### Source material
★ ★ ★

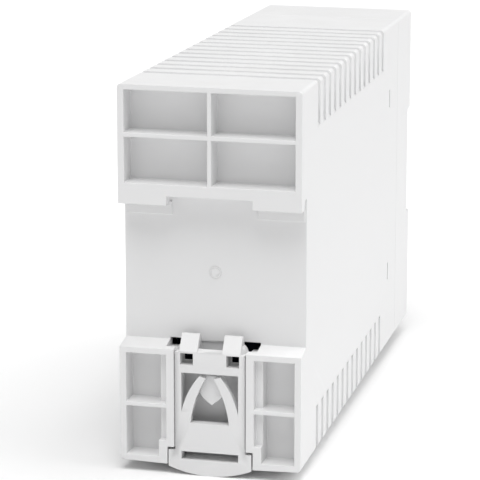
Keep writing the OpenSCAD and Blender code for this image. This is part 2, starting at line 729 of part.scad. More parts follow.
module trimmer_body() seated() color("royalblue") difference() {
    block([board_x, term_back - 2, trim_z - 4.7], [trim_x + 4.7, term_back + 6, trim_z + 4.7]);
    rod(trim_x, trim_z, term_back + 2, term_back + 6 + over, 1.6 + turn_gap);
}
module trimmer_rotor() seated() color("white") difference() {
    union() {
        rod(trim_x, trim_z, term_back + 2 + foot_gap, term_back + 6 + foot_gap + eps, 1.6);
        rod(trim_x, trim_z, term_back + 6 + foot_gap, term_back + 8.4, 3);
    }
    translate([trim_x, term_back + 8.4, trim_z]) cube([4, 1.4, 0.8], center = true);
}

module led_holder() seated() color("dimgray") difference() {
    block([board_x, term_back - 2, led_z - 2.4], [led_x + 2.4, term_back + 2, led_z + 2.4]);
    rod(led_x, led_z, term_back - 1, term_back + 2 + over, 1.5);
}
module status_led() seated() color("lime") {
    rod(led_x, led_z, term_back - 1, term_back + 3.6, 1.5);
    translate([led_x, term_back + 3.6, led_z]) intersection() {
        sphere(1.5);
        rotate([-90, 0, 0]) translate([0, 0, -eps]) cylinder(h = 2, r = 1.6);
    }
}
module light_pipe() seated() color("azure") {
    rod(led_x, led_z, term_back + 5.6, mid_face + 0.3, 1.45);
    rod(led_x, led_z, mid_face - wall - 1.2, mid_face - wall, 2.2);
}

housing();
front_cover();
rail_foot();
output_terminal();
input_terminal();
output_contacts();
input_contacts();
terminal_screw(0, out_screw_z);  // out_screw_1
terminal_screw(1, out_screw_z);  // out_screw_2
terminal_screw(2, out_screw_z);  // out_screw_3
terminal_screw(3, out_screw_z);  // out_screw_4
terminal_screw(0, in_screw_z);  // in_screw_1
terminal_screw(1, in_screw_z);  // in_screw_2
terminal_screw(2, in_screw_z);  // in_screw_3
terminal_jaw(0, out_screw_z, 1);  // out_jaw_1
terminal_jaw(1, out_screw_z, 1);  // out_jaw_2
terminal_jaw(2, out_screw_z, 1);  // out_jaw_3
terminal_jaw(3, out_screw_z, 1);  // out_jaw_4
terminal_jaw(0, in_screw_z, -1);  // in_jaw_1
terminal_jaw(1, in_screw_z, -1);  // in_jaw_2
terminal_jaw(2, in_screw_z, -1);  // in_jaw_3
main_board();
insulating_sheet();
transformer_core();
transformer_bobbin();
transformer_winding();
bulk_capacitor();
output_capacitors();
choke_core();
choke_windings();
inductor_core();
inductor_winding();
mains_capacitor();
snubber_capacitor();
safety_capacitors();
fuse_tube();
fuse_caps();
fuse_clips();
surge_varistor();
inrush_thermistor();
bridge_rectifier();
primary_heatsink();
secondary_heatsink();
switch_transistor();
output_diode();
heatsink_screws();
control_chip();
optocoupler();
chip_resistors();
trimmer_body();
trimmer_rotor();
led_holder();
status_led();
light_pipe();
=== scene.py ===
import json
import math
import bpy
import bmesh
import numpy
from mathutils import Matrix, Vector

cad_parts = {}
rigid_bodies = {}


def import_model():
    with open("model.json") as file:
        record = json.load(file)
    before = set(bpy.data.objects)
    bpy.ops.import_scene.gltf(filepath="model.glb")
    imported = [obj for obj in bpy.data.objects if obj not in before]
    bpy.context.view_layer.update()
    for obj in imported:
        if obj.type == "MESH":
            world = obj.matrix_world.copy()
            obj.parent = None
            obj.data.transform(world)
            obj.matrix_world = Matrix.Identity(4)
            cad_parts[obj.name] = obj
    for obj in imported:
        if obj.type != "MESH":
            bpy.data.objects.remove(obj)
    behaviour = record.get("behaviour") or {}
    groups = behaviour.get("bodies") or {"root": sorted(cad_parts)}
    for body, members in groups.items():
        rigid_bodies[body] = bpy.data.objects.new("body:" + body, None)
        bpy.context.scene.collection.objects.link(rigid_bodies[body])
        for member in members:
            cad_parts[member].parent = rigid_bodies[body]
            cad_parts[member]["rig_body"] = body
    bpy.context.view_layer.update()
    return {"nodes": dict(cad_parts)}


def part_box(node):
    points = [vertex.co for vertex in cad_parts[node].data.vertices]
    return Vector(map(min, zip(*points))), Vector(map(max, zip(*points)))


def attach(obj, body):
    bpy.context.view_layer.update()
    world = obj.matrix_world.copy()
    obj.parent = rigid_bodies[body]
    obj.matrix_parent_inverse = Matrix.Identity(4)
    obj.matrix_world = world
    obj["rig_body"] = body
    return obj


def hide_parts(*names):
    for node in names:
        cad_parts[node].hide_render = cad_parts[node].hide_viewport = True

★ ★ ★

### Written task
Print the lines from the line containing "fuse_tube();" to the line containing "before = set(bpy.data.objects)", both ends included, exactly and with nothing added.

### Task solution
fuse_tube();
fuse_caps();
fuse_clips();
surge_varistor();
inrush_thermistor();
bridge_rectifier();
primary_heatsink();
secondary_heatsink();
switch_transistor();
output_diode();
heatsink_screws();
control_chip();
optocoupler();
chip_resistors();
trimmer_body();
trimmer_rotor();
led_holder();
status_led();
light_pipe();
=== scene.py ===
import json
import math
import bpy
import bmesh
import numpy
from mathutils import Matrix, Vector

cad_parts = {}
rigid_bodies = {}


def import_model():
    with open("model.json") as file:
        record = json.load(file)
    before = set(bpy.data.objects)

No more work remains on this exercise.